- **MATERIAL PROVIDED**
** begin **
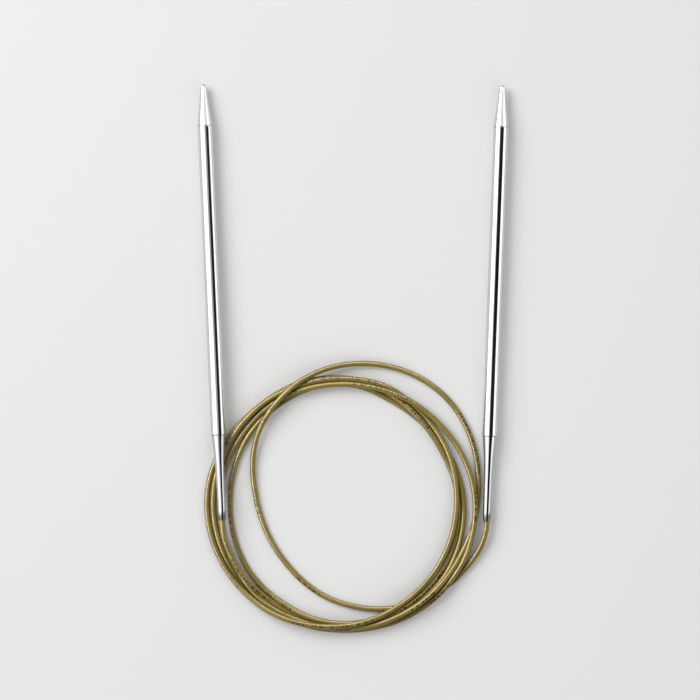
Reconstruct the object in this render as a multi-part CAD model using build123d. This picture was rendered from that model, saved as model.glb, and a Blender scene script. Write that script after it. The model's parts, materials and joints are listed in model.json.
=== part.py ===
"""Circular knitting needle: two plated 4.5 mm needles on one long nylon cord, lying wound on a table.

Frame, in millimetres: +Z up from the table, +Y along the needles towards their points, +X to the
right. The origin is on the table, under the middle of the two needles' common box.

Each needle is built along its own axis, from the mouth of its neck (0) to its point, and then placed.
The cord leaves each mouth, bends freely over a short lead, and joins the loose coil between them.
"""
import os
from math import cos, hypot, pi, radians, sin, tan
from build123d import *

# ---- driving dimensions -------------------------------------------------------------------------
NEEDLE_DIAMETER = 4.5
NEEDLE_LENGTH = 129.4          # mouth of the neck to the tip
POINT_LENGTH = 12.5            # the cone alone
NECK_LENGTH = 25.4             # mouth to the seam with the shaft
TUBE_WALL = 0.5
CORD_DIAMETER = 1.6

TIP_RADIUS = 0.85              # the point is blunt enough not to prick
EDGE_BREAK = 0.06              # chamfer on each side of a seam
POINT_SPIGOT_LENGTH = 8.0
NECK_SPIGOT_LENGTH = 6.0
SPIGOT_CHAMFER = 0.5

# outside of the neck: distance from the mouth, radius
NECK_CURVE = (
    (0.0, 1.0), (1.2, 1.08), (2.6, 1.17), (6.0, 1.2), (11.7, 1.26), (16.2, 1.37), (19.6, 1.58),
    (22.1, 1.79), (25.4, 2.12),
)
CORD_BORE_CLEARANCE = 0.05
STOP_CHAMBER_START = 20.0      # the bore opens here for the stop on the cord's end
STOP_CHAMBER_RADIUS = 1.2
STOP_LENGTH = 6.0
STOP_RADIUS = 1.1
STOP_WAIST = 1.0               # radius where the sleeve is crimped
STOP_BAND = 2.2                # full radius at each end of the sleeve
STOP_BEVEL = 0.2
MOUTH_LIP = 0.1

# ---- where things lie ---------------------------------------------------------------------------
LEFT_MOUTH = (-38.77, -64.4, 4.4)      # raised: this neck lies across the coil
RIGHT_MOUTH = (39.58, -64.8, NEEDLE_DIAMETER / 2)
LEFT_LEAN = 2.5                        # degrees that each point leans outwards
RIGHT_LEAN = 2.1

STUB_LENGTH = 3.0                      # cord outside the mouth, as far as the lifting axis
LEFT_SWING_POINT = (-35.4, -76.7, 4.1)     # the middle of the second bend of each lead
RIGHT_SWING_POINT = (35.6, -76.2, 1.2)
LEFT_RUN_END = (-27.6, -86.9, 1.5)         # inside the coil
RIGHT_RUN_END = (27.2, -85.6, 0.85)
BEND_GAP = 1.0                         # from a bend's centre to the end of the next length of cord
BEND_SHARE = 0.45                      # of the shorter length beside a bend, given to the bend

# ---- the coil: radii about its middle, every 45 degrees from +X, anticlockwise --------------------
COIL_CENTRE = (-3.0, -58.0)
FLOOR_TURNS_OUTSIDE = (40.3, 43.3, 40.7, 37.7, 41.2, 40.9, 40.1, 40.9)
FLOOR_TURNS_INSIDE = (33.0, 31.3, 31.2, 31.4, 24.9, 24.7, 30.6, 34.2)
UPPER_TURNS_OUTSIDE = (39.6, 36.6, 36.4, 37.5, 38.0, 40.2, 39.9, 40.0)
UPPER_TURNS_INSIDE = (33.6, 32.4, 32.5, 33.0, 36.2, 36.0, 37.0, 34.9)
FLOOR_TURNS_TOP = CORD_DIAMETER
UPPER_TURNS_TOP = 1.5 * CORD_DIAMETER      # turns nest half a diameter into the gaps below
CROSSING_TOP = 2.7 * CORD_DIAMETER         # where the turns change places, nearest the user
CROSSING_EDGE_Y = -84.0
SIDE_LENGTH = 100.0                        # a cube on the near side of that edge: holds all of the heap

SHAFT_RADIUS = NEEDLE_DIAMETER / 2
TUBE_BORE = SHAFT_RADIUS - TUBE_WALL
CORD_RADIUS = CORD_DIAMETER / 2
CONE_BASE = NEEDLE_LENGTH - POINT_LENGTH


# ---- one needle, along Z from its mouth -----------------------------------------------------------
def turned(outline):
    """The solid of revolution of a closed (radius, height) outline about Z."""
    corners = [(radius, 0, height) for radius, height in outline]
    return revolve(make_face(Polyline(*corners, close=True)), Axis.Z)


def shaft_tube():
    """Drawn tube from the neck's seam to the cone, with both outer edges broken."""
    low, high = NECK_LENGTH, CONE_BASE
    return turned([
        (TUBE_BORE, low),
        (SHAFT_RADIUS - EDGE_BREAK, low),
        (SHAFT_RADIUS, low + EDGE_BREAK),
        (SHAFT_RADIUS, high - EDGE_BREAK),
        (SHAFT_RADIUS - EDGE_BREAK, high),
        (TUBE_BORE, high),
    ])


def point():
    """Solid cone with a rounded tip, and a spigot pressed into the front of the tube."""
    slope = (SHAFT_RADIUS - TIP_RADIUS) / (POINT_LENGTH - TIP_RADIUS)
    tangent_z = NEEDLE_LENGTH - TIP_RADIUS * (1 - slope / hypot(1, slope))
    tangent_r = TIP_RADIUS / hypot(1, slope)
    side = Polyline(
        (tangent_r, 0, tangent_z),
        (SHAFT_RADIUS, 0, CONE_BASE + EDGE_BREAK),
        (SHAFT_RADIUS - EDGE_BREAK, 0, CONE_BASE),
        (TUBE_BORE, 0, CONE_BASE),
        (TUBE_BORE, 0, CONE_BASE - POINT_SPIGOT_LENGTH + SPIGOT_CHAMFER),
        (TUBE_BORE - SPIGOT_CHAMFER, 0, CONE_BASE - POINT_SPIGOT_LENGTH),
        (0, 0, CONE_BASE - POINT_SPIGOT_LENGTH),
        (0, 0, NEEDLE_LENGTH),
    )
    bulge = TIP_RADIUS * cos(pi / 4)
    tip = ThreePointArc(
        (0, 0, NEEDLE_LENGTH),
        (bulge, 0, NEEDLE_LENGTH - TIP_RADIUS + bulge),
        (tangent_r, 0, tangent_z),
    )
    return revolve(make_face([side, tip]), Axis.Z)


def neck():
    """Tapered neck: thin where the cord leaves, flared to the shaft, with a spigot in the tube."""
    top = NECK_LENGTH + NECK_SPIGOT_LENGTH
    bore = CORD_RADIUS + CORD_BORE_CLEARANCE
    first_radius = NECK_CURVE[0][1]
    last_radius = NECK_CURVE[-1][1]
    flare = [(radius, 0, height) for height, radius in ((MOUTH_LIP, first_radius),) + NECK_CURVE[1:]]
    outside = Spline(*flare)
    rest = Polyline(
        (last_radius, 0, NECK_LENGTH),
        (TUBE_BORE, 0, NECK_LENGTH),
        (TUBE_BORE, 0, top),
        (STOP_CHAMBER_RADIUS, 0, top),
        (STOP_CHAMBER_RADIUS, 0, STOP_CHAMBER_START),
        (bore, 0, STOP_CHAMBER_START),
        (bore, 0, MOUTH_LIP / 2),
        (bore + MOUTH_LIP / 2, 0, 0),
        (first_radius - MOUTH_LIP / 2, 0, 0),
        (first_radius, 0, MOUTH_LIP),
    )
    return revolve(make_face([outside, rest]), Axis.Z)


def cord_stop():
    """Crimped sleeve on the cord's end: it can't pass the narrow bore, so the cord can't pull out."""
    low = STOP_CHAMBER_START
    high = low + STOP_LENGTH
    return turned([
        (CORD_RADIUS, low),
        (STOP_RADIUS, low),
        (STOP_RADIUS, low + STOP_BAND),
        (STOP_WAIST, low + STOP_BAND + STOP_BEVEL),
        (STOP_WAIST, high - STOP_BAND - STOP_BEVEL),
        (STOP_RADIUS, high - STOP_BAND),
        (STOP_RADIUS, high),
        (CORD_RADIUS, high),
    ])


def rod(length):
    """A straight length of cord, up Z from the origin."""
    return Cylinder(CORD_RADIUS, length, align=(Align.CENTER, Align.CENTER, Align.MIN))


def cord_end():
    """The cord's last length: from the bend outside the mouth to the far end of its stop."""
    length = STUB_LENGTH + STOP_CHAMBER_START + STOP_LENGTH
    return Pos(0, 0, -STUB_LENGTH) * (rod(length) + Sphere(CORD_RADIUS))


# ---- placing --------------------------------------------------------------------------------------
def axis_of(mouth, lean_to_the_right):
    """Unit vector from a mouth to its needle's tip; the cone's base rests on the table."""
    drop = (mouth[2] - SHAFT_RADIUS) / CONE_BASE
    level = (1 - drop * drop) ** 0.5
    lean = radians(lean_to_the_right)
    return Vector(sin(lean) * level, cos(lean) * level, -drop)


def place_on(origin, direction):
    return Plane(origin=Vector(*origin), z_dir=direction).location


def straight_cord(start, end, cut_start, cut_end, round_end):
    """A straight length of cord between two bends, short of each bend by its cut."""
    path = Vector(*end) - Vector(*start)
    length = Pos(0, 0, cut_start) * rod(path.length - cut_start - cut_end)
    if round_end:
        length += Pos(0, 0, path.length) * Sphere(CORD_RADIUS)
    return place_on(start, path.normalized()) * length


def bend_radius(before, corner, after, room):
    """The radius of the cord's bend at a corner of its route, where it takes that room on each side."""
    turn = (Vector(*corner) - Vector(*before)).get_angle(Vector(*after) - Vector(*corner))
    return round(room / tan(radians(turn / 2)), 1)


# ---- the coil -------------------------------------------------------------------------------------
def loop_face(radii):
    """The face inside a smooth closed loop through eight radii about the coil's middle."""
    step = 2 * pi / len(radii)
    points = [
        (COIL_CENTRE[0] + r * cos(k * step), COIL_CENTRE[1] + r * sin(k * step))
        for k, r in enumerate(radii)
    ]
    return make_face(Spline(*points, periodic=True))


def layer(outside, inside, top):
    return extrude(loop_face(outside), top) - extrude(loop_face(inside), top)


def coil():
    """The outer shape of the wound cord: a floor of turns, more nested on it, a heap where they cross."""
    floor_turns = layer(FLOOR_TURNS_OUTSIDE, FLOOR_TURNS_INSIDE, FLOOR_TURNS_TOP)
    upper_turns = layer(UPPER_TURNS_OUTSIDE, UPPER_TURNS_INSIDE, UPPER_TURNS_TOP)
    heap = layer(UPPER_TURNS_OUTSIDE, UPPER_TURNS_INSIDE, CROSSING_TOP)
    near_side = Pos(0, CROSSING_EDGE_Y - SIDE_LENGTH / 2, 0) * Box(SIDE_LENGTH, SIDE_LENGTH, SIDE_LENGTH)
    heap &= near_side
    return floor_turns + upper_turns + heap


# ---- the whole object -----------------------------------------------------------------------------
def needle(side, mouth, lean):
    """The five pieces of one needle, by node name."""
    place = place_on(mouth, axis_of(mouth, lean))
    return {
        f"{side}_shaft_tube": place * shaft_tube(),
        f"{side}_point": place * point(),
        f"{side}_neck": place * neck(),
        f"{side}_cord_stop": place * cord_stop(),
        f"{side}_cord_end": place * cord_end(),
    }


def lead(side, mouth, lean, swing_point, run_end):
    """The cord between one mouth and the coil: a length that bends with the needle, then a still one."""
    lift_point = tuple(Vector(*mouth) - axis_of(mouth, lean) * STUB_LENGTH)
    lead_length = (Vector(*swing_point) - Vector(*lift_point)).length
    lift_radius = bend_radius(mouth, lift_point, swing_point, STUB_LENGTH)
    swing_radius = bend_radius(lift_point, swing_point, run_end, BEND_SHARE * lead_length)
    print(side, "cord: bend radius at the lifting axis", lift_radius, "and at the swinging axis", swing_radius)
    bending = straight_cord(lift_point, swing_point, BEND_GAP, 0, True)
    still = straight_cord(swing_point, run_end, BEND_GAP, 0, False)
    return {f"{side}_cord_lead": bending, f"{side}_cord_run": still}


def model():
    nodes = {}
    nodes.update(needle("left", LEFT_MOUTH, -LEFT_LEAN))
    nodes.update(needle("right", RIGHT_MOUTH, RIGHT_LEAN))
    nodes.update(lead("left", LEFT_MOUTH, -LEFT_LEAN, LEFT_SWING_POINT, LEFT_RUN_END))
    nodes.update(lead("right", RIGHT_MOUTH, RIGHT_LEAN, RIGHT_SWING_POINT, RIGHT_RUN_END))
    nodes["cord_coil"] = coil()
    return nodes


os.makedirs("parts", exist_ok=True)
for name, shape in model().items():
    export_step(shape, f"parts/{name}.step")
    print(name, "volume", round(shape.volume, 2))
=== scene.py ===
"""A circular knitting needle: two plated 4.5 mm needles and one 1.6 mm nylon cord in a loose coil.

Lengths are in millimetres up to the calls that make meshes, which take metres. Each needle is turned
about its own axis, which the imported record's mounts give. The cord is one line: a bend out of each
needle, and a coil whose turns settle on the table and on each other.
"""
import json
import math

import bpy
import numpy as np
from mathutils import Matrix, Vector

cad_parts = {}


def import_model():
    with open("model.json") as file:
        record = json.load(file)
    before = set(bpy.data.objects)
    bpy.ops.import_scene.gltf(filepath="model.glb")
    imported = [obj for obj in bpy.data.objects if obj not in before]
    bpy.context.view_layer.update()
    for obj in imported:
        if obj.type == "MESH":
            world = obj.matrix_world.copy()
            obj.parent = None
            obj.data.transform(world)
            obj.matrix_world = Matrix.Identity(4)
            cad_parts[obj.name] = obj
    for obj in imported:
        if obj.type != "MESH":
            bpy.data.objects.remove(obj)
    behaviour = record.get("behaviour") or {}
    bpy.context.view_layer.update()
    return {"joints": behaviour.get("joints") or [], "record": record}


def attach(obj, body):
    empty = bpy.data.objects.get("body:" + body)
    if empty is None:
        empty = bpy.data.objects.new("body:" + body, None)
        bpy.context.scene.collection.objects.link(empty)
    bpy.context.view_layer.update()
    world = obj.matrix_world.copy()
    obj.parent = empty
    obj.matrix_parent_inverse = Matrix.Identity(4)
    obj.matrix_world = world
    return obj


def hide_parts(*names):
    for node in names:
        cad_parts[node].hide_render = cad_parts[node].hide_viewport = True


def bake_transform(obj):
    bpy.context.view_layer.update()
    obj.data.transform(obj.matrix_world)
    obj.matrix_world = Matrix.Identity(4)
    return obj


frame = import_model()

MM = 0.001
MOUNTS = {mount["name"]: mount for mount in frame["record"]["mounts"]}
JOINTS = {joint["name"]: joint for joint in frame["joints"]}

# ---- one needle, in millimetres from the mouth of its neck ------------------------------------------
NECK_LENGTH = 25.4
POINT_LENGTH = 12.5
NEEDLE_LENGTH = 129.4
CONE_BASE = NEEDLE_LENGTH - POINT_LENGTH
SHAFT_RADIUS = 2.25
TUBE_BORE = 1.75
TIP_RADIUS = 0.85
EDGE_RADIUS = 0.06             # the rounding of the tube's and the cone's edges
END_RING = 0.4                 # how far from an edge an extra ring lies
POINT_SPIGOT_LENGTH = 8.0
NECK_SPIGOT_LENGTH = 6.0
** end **
Each line from the start of the listing above through the line containing "on a table." should be copied exactly, please, with no other lines added.

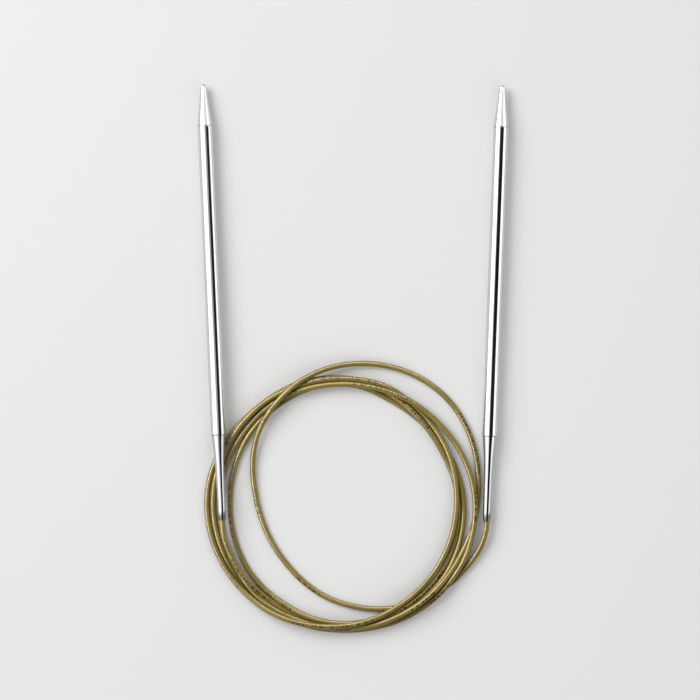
Reconstruct the object in this render as a multi-part CAD model using build123d. This picture was rendered from that model, saved as model.glb, and a Blender scene script. Write that script after it. The model's parts, materials and joints are listed in model.json.
=== part.py ===
"""Circular knitting needle: two plated 4.5 mm needles on one long nylon cord, lying wound on a table.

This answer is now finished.